What is capital gains tax?
Capital gains tax (CGT) is paid on the profit when you sell or dispose of an asset that has increased in value — things like second homes, shares held outside ISAs, cryptocurrency, personal possessions worth over £6,000, and business assets. You're taxed on the gain (the increase in value), not the whole proceeds.
CGT rates for 2025/26
From 30 October 2024, the government aligned CGT rates for residential and non-residential assets. For 2025/26:
| Income band | Rate | Applies to |
|---|---|---|
| Basic rate band | 18% | All standard assets (shares, property, crypto, etc.) |
| Higher rate band | 24% | All standard assets above the basic-rate threshold |
| BADR (qualifying) | 14% | Business disposals up to £1m lifetime (was 10% pre-April 2025, rises to 18% from April 2026) |
The Annual Exempt Amount
Everyone has a £3,000 Annual Exempt Amount (AEA) for 2025/26 — the first £3,000 of gains in the tax year is tax-free. This has been slashed from £12,300 in 2022/23 to £6,000 in 2023/24 to £3,000 from 2024/25. Couples each have their own AEA, so joint disposals shelter £6,000 per year.
How CGT bands stack with income
CGT is layered on top of your other taxable income. The gain sits above salary, dividends and rental profits when HMRC decides which band applies. For someone with £35,000 of salary and a £50,000 gain:
- Taxable income after PA: £35,000 − £12,570 = £22,430. That uses £22,430 of the basic-rate band.
- Basic-rate band remaining for the gain: £37,700 − £22,430 = £15,270.
- Gain of £50,000 minus AEA £3,000 = £47,000 taxable.
- £15,270 at 18% = £2,749. £31,730 at 24% = £7,615. Total CGT: £10,364.
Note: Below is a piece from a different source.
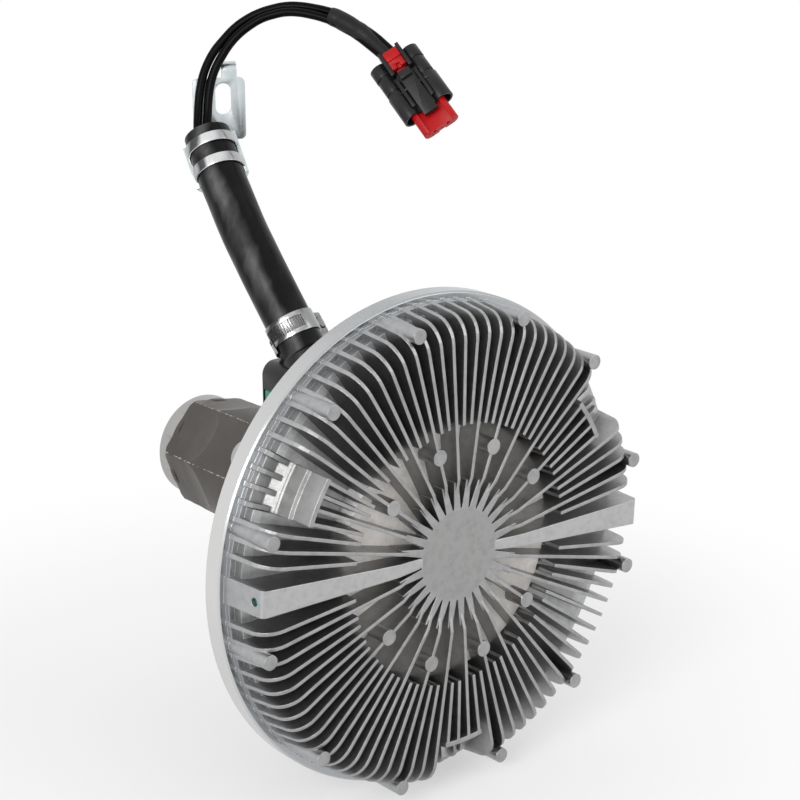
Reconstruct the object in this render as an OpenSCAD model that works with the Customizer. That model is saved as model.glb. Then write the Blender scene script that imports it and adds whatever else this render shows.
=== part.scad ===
// Electronically controlled viscous fan clutch.
// The clutch axis lies along Y: the finned front cover faces -Y, the hex end of the drive shaft
// faces +Y, and the hose of the coil lead stands up along +Z.
// The origin is on the axis, in the rear face of the drive shaft.
// Most modules are drawn with the axis upright: z is then the distance in front of the back face
// of the machined rim, and clock angles are counted clockwise from the top, seen from the front.

/* [Front cover] */
// Diameter of the machined rim
rim_d = 250; // [246:0.5:256]
// Thickness of the machined rim
rim_t = 10.8; // [10.4:0.1:12]
// Edge break of the rim
rim_chamfer = 0.8; // [0.4:0.1:1.2]
// Height of the fin tops above the back face of the rim
fin_top = 38; // [37:0.5:42]
// Depth of the dish inside the short fins, below the fin tops
dish_depth = 11.5; // [10.5:0.5:12]
// Radius where the short fins start
dish_r = 66; // [60:1:72]
// Depth of the channels between the fins, below the fin tops
channel_depth = 17.5; // [16.5:0.5:18]
// Radius of the plain centre disc
disc_r = 23.7; // [20:0.1:26]
// Depth of the centre disc below the fin tops
disc_drop = 2; // [1:0.5:4]
// Radius of the cast wall that the fins stand on
wall_r = 118; // [116:0.5:119]
// Width of the bare rim outside the fins
rim_land = 3; // [2.5:0.5:5]
// Clock angle of one thick rib, the other lies opposite
rib_clock = 93.3; // [80:0.1:100]

/* [Fins] */
// Number of fin places around the cover
fin_count = 90; // [90:1:90]
// Thickness of a fin at its top
fin_t = 1.7; // [1.4:0.1:2]
// Thickness of a fin at its root
fin_root_t = 2.7; // [2.2:0.1:3]
// Radius of the rounded outer corner of a fin
fin_corner = 12; // [8:0.5:14]
// How far a fin leans in from its foot to its corner
fin_lean = 2.2; // [1:0.1:3]
// Width of the two thick ribs at their outer ends
rib_w = 13.6; // [12:0.1:14.5]
// Width of these ribs at the centre disc
rib_in_w = 5; // [4.6:0.1:7]
// Diameter of the ejector bosses at the fin ends
outer_boss_d = 7.5; // [6.5:0.1:8]
// Radius of the circle of outer bosses
outer_boss_r = 118.3; // [117:0.1:119]
// Diameter of the bosses in the dish
inner_boss_d = 8; // [6:0.1:9]
// Radius of the circle of inner bosses
inner_boss_r = 55; // [50:0.5:60]

/* [Chuck notches] */
// Outer radius of the notch wall at the fin tops
notch_r = 100; // [99:0.5:102]
// Thickness of the notch wall at the fin tops
notch_wall = 2.5; // [2:0.1:3.5]
// Height of the fin stubs in a notch above the rim
stub_h = 6.5; // [5:0.5:8]

/* [Rear body] */
// Radius of the flange that nests in the rim
nest_r = 121.3; // [120.5:0.1:121.6]
// Thickness of that flange
nest_t = 5.4; // [5:0.1:6]
// Wall thickness of the rear body behind the lands
body_wall = 4.5; // [4:0.5:6]
// Depth of the rear fins behind the rim
rear_fin_depth = 41; // [38:1:42]
// Radius of the rear fins at their deepest point
rear_fin_r = 88; // [84:1:90]
// Thickness of a rear fin
rear_fin_t = 2; // [1.6:0.1:2.4]
// Diameter of the spigot that centres the fan
fan_pilot_d = 140; // [136:0.5:142]
// Length of the fan spigot past the fan bosses
fan_pilot_l = 4; // [3:0.5:5]
// Bolt circle of the fan
fan_pcd = 165; // [164:0.5:168]
// Number of fan bosses
fan_bolts = 6; // [6:1:6]
// Tapping drill of the fan bolt holes
fan_hole_d = 6.8; // [6.6:0.1:7]
// Depth of the fan bolt holes
fan_hole_l = 20; // [16:1:22]
// Diameter of a fan boss
fan_boss_d = 17; // [15:0.5:18]

/* [Cover screws] */
// Radius of the circle of cover screws
screw_circle_r = 113.5; // [113:0.1:114]
// Tapping drill of the cover screws
screw_tap_d = 4.2; // [4:0.1:4.4]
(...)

The effective CGT rate on a £50,000 standard gain with £35,000 of other income in 2025/26 works out at 20.7% — lower than income tax on the same amount, but only because part of the gain sits in the basic-rate band. Higher earners pay close to the full 24%.— GoForma technical team, 2025/26 tax year modelling
Business Asset Disposal Relief
BADR (formerly Entrepreneurs' Relief) reduces CGT to 14% in 2025/26 on qualifying business disposals, up to a £1 million lifetime limit per individual. The rate rises to 18% from 6 April 2026. To qualify you must have owned the business for at least two years and, for share disposals, held at least 5% of the ordinary share capital and voting rights while working as an officer or employee.
Reporting and payment
How you report depends on the asset type:
- UK residential property — 60-day deadline after completion. File a UK Property Disposal return and pay the tax within that window. Late filing is a £100 penalty, rising with time.
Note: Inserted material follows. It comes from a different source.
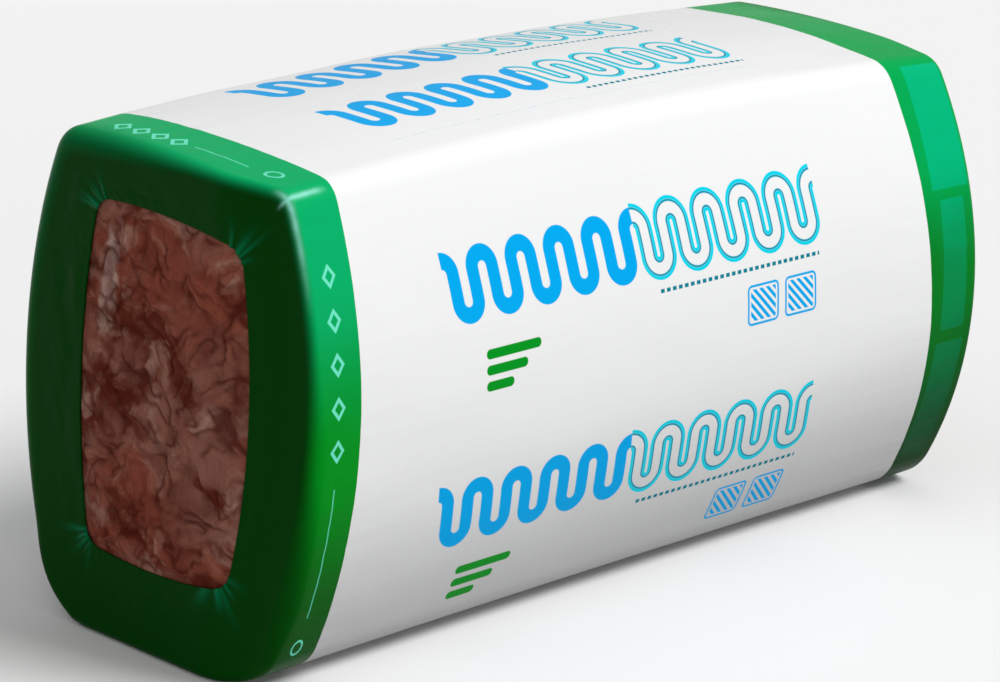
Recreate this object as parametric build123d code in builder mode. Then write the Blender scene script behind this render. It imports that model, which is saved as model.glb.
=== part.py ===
from build123d import *
import os

# Insulation pack: mineral wool slabs on edge, squeezed together and shrink-wrapped in one film
# sleeve that leaves a window at each end. Millimetres.
# X runs along the slabs, Y across the stack, +Z up. The origin is on the floor, under the middle.

# The stack in its wrap
pack_length = 1250.0
corner_width = 390.0
corner_height = 586.0
side_bulge = 70.0
top_bulge = 14.0
belly_drop = 30.0
flat_width = 220.0
corner_radius = 20.0
rim_radius = 14.0

# The film, which stands in for a much thinner one
film_thickness = 1.2
film_clearance = 0.3

# The window at each end, where the film has drawn back from the slab ends
window_width = 256.0
window_height = 428.0
window_side_bow = 27.0
window_end_bow = 10.0
window_corner_radius = 28.0

# The slabs. A parting line stands at a share of the way out: 0 in the middle, 1 at a side
slab_count = 8
slab_gap = 0.3
past_the_side = 1.5
line_reach = 1.2

low_corner = belly_drop
high_corner = belly_drop + corner_height
middle_height = belly_drop + corner_height / 2


def pack_section(inset):
    """The wrapped stack's outline across the slabs: bulged sides, a low crown and a flat belly."""
    half = corner_width / 2
    with BuildSketch(Plane.YZ) as section:
        with BuildLine():
            belly = Line((-flat_width / 2, 0), (flat_width / 2, 0))
            right_turn = TangentArc(belly @ 1, (half, low_corner), tangent=(1, 0))
            right_side = ThreePointArc(
                right_turn @ 1, (half + side_bulge, middle_height), (half, high_corner)
            )
            crown = ThreePointArc(right_side @ 1, (0, high_corner + top_bulge), (-half, high_corner))
            left_side = ThreePointArc(
                crown @ 1, (-half - side_bulge, middle_height), (-half, low_corner)
            )
            TangentArc(belly @ 0, left_side @ 1, tangent=(-1, 0))
        make_face()
        if inset:
            offset(amount=-inset, kind=Kind.INTERSECTION)
        corners = section.vertices().filter_by(lambda corner: corner.Y > low_corner / 2)
        fillet(corners, corner_radius - inset)
    return section.sketch


def film_block(inset):
    """The section run along the slabs, with its two rims rounded over."""
    with BuildPart() as block:
        extrude(pack_section(inset), amount=pack_length / 2 - inset, both=True)
        ends = block.faces().filter_by(Axis.X)
        fillet(ends.edges(), rim_radius - inset)
    return block.part


def wool_block(inset):
    """The section run along the slabs, its end edges bevelled where the film presses them in."""
    with BuildPart() as block:
        extrude(pack_section(inset), amount=pack_length / 2 - inset, both=True)
        ends = block.faces().filter_by(Axis.X)
        chamfer(ends.edges(), rim_radius)
    return block.part


def window_outline():
    """The bowed rectangle that the shrunk film leaves open on an end."""
    half_width = window_width / 2
    low = middle_height - window_height / 2
    high = middle_height + window_height / 2
    with BuildSketch(Plane.YZ) as window:
        with BuildLine():
            sill = ThreePointArc(
                (-half_width, low), (0, low - window_end_bow), (half_width, low)
            )
            right = ThreePointArc(
                sill @ 1, (half_width + window_side_bow, middle_height), (half_width, high)
            )
            head = ThreePointArc(right @ 1, (0, high + window_end_bow), (-half_width, high))
            ThreePointArc(head @ 1, (-half_width - window_side_bow, middle_height), sill @ 0)
        make_face()
        fillet(window.vertices(), window_corner_radius)
    return window.sketch


def parting_line(share, shift):
    """The line between two slabs, a share of the way from the middle to a side and bowed like it."""
    rise = line_reach * corner_height / 2
    tip_place = share * (corner_width / 2 + side_bulge * (1 - line_reach**2)) + shift
    low_tip = (tip_place, middle_height - rise)
    high_tip = (tip_place, middle_height + rise)
    if share == 0:
        return Line(low_tip, high_tip)
    middle_place = share * (corner_width / 2 + side_bulge) + shift
    return ThreePointArc(low_tip, (middle_place, middle_height), high_tip)


def slab_band(first, last):
    """The strip between two parting lines, tall enough to pass the top and the belly."""
    with BuildSketch(Plane.YZ) as band:
        with BuildLine():
            near = parting_line(first, slab_gap / 2)
            far = parting_line(last, -slab_gap / 2)
            Line(near @ 0, far @ 0)
            Line(near @ 1, far @ 1)
        make_face()
    return band.sketch


sleeve_form = film_block(0)
sleeve_bore = film_block(film_thickness)
wool_form = wool_block(film_thickness + film_clearance)

# Film sleeve
with BuildPart() as film_sleeve:
    add(sleeve_form)
    add(sleeve_bore, mode=Mode.SUBTRACT)
    extrude(window_outline(), amount=pack_length, both=True, mode=Mode.SUBTRACT)
film_sleeve.part.label = "film_sleeve"

os.makedirs("parts", exist_ok=True)
export_step(film_sleeve.part, "parts/film_sleeve.step")

# Wool slabs, the outer two swelling out to the film
for index in range(slab_count):
    first = 2 * index / slab_count - 1
    last = 2 * (index + 1) / slab_count - 1
    if index == 0:
        first = -past_the_side
    if index == slab_count - 1:
        last = past_the_side
    with BuildPart() as wool_slab:
        extrude(slab_band(first, last), amount=pack_length / 2, both=True)
        add(wool_form, mode=Mode.INTERSECT)
    wool_slab.part.label = f"wool_slab_{index + 1}"
    export_step(wool_slab.part, f"parts/wool_slab_{index + 1}.step")
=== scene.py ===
import math
from functools import partialmethod

import bpy
import numpy as np
from mathutils import Matrix, Vector


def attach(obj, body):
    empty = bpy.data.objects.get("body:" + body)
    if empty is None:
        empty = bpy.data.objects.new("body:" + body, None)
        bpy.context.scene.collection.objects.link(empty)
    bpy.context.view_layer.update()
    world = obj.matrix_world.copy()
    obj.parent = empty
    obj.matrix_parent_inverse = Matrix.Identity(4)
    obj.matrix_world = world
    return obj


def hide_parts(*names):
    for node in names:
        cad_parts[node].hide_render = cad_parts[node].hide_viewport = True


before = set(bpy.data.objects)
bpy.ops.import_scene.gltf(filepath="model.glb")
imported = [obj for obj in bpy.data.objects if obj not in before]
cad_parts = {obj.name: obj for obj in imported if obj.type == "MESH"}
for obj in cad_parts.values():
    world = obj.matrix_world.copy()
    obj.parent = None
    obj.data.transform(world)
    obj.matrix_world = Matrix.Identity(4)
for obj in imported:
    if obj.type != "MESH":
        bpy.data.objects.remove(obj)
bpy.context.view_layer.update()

# Lengths are in metres. The front is the -Y side and the near end is the -X one. A FADE says where
# something begins and where it is full.

# Sizes of the straight pack, as the solids have them
HALF_LENGTH = 0.625
CORNER_WIDTH = 0.390
CORNER_HEIGHT = 0.586
SIDE_BULGE = 0.070
TOP_BULGE = 0.014
BELLY_DROP = 0.030
FLAT_WIDTH = 0.220
HALF_WIDTH = CORNER_WIDTH / 2
HALF_HEIGHT = CORNER_HEIGHT / 2
MIDDLE = BELLY_DROP + HALF_HEIGHT
HIGH_CORNER = BELLY_DROP + CORNER_HEIGHT
CROWN_HEIGHT = BELLY_DROP + CORNER_HEIGHT + TOP_BULGE

# How far each corner of the section is rounded: low back, high back, high front, low front
CORNER_CUTS = (0.060, 0.030, 0.022, 0.019)

# How widely the film turns over the rims
RIM_CRISP = 0.012
RIM_SOFT = 0.024
RIM_BELLY = 0.012
RIM_FAR = 0.012
CRISP_SIDE = ((-0.12, -0.17), (0.30, 0.44))
CRISP_TOP = ((0.05, -0.15), (0.55, 0.60))
RIM_BELLY_FADE = (0.12, 0.03)

# The window that the shrunk film leaves on each end
WINDOW_WIDTH = 0.256
WINDOW_HEIGHT = 0.428
SIDE_BOW = 0.027
END_BOW = 0.010
WINDOW_CUT = 0.022
WINDOW_SHIFT = (-0.012, 0.008)
WINDOW_PINCH = 0.018
WINDOW_SOFT = 0.015

# How the soft pack has settled. Names with FAR say what is added toward the far end
HEIGHT_TAPER = 0.032
WIDTH_TAPER = -0.006
LEAN = 0.034
SWAY = 0.006
FRONT_SWELL = 0.004
FRONT_SWELL_FAR = 0.008
BACK_SWELL = -0.003
BACK_SWELL_FAR = 0.010
CROWN_SWELL = 0.021
CROWN_SINK = 0.005
CROWN_ROUNDING = 0.3
NEAR_RIM_RECESS = 0.022
FAR_RIM_RECESS = 0.010
RECESS_REACH = 0.13
RECESS_FADE = (0.45, 1.0)

# The wool
SLAB_COUNT = 8
WOOL_STEP = 0.0016
CLEARANCE = 0.007
PARTING_GAP = 0.0002
WALL_RINGS = 7

# The camera that fits the picture: azimuth, elevation and roll in degrees, and its lens
CAMERA_TURNS = (-45.458, 17.574, 2.158)
CAMERA_DISTANCE = 6.596
SENSOR_WIDTH = 36.0
LENS = 183.9888
SHIFT = (-0.014, -0.0323)
CLIP_RANGE = (0.1, 200.0)


# Smooth noise

HASH_FACTORS = (374761393, 668265263, 974634777, 1274126177)
HASH_BITS = 0xFFFFFFFF
HASH_STEPS = 0xFFFF
NOISE_GAIN = 1.5
LAYER_SEED = 17
SEEDS = {"folds": 11, "gathers": 40, "waves": 60, "ripples": 90, "uneven": 5, "ridge_highlight": 71,
         "smear": 150, "torn": 200, "wander": 300}


def hashed(ix, iy, seed):
    """A repeatable number from 0 to 1 for each place."""
    across, up, start, last = HASH_FACTORS
    mixed = (ix * across + iy * up + seed * start) & HASH_BITS
    mixed = ((mixed ^ (mixed >> 13)) * last) & HASH_BITS
    return ((mixed ^ (mixed >> 16)) & HASH_STEPS) / HASH_STEPS


def eased(t):
    """0 to 1 with a level start and end."""
    return t**3 * (t * (6 * t - 15) + 10)


def noise(x, y, seed):
    """Smooth noise of about -1 to 1, with one feature to each unit."""
    ix, iy = np.floor(x).astype(np.int64), np.floor(y).astype(np.int64)
    fx, fy = x - ix, y - iy
    sx, sy = eased(fx), eased(fy)

    def slope(dx, dy):
        turn = 2 * math.pi * hashed(ix + dx, iy + dy, seed)
        return np.cos(turn) * (fx - dx) + np.sin(turn) * (fy - dy)

    low = slope(0, 0) * (1 - sx) + slope(1, 0) * sx
    high = slope(0, 1) * (1 - sx) + slope(1, 1) * sx
    return NOISE_GAIN * (low * (1 - sy) + high * sy)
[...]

- Other assets — report on your Self Assessment tax return for the year. Tax is due by 31 January following the end of the tax year.
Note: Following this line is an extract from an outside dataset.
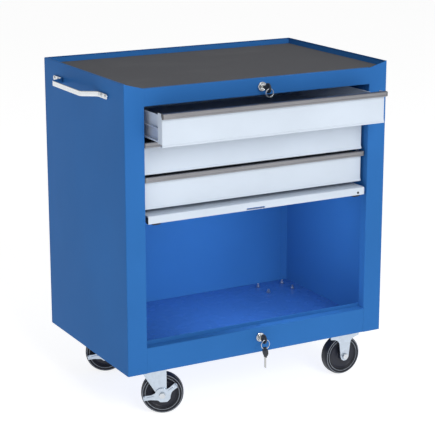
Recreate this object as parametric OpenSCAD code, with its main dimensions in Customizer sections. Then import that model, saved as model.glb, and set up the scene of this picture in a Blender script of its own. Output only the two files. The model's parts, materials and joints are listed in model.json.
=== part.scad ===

- Real-time service — for one-off gains below the Self Assessment threshold, you can use HMRC's Real Time Capital Gains Tax Service to declare and pay immediately.
What's exempt from CGT
- Your main home — Private Residence Relief generally wipes out the gain, subject to some time-apportionment if you've let it out or been absent for extended periods.
- ISAs and pensions — no CGT on investments held within ISAs or registered pension schemes.
- Gifts between spouses — transfers to a spouse or civil partner are at no-gain, no-loss; CGT is deferred to the receiving spouse's ultimate disposal.
- Personal possessions under £6,000 — jewellery, art, antiques below this limit are exempt; above it, partial relief (the "wasting chattels" rules).
- UK government gilts and qualifying corporate bonds — exempt from CGT entirely.